Lonewolf50, as someone with an IT background, including supervision of programmers, I have to suspect a fault in the software, in its not matching real human behaviour.

I've found programmers design software in a particular way, and if human people behave differently the programmers are resistant to changing the software. A simple example is entering a date. People might enter a date various ways, but programmers often don't like to design the program to accept any valid date. Often programmers will insist people should have to learn how to enter the date a particular way.

I suspect that is part of why the handling of stall warnings is handled badly. If the warning is supposed to be continuous then it should be continuous if the aircraft is detected to be stalled while in the air. Don't assume pilots will figure out that the plane is still stalled and but that the stall warning stopped for some other reason. Don't assume a pilot who did the right thing will figure out that a new stall warning is misleading.

In this thread it has often been said that somehow the pilots seemed to not realize that they were stalled, or perhaps thought they had gone overspeed. With all respect to those who think the pilots had to be to blame, it is not likely that three experienced pilots all made such errors unless the instrumentation and the way it presented information to them misled them.

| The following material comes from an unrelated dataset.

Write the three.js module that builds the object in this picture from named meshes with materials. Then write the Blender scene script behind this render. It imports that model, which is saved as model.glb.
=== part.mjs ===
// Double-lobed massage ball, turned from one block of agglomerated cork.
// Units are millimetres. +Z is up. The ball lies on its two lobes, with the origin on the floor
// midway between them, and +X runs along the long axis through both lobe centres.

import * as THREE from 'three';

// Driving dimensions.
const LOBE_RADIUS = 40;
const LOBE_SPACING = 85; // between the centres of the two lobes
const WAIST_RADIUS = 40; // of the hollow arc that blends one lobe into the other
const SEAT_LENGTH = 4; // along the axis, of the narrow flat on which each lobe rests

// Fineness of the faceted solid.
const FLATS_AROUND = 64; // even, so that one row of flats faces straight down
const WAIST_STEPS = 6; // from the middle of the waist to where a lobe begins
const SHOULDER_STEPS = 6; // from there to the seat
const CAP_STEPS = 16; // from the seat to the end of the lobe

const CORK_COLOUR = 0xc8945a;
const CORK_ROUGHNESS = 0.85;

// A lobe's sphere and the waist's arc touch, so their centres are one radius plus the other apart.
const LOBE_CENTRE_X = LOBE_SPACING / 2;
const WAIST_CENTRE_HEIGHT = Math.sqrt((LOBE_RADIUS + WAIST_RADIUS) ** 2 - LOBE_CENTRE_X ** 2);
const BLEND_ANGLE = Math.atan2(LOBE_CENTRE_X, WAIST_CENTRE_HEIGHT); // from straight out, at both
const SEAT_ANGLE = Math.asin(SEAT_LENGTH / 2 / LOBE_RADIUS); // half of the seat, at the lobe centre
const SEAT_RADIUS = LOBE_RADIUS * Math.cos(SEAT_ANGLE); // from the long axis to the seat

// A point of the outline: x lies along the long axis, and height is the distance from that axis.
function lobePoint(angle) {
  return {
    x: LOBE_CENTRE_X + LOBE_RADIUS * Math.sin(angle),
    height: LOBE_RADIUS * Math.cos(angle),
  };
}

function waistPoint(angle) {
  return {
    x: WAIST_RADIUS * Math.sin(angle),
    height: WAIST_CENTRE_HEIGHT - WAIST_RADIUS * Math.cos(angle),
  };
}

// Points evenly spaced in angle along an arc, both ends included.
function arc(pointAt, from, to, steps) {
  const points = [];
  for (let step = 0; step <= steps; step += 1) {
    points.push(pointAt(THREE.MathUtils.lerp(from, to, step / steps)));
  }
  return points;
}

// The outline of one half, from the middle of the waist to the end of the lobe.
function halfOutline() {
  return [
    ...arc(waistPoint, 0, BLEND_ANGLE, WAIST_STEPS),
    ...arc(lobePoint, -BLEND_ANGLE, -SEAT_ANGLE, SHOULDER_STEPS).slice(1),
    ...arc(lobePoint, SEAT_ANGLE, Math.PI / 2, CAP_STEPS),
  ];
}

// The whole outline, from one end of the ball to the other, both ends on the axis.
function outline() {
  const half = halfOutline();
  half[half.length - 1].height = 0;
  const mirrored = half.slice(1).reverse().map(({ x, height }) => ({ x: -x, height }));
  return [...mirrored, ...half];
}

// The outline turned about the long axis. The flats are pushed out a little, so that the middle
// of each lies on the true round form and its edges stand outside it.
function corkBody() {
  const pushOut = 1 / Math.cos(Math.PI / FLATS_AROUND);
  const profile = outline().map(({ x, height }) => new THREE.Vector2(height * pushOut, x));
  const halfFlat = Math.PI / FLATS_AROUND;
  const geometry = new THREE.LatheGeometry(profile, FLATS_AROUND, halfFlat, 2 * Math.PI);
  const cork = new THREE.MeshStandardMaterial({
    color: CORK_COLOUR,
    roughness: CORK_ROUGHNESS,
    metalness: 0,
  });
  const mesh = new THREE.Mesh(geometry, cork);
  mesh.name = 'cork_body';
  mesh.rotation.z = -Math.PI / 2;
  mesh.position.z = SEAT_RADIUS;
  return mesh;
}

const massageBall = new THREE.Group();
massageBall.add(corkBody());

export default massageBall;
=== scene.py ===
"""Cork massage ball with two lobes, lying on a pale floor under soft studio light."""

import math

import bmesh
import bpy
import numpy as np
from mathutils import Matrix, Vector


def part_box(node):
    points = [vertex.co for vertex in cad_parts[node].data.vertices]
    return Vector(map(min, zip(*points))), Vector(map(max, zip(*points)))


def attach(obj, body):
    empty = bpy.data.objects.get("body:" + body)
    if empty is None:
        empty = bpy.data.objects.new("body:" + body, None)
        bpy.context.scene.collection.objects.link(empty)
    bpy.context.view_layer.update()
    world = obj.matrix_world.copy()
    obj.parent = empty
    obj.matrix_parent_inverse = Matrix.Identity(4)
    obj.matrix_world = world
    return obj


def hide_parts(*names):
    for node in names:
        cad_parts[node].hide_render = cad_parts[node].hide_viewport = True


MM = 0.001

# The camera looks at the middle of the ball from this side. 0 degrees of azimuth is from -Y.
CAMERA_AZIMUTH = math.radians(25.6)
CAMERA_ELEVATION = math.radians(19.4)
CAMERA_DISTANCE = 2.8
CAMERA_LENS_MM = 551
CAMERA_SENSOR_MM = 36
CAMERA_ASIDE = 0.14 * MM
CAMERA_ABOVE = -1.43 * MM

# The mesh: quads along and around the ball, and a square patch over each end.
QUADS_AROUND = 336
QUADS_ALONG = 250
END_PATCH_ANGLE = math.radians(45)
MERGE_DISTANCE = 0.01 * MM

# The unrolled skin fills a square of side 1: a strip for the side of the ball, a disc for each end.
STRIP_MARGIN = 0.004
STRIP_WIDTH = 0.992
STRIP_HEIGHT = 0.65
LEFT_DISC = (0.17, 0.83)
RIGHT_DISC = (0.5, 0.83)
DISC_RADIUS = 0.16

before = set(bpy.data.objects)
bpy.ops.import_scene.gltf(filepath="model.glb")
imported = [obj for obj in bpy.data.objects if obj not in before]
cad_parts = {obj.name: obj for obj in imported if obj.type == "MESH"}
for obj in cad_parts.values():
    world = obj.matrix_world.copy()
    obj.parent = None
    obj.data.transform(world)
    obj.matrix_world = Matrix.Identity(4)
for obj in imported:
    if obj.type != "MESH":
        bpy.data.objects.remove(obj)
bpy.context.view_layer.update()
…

BTW, I was surprised when people reacted with surprise to the suggestion that the FBW system should have said why it gave control back to the pilots. I understand the reaction was due to a conceptual understanding of the whole point of the FD system. But I suggest perhaps that should be given a second look. It seems like some information about that was given to the pilots, but perhaps it might in some situations be useful if that information was more clearly available.

I won't go into the weather issue. That, after all, is at least in part a judgement call. And many here have noted that pilots have flown through worse conditions many times without crashing. It could only have been at most a contributing factor, not something sufficient to cause the crash.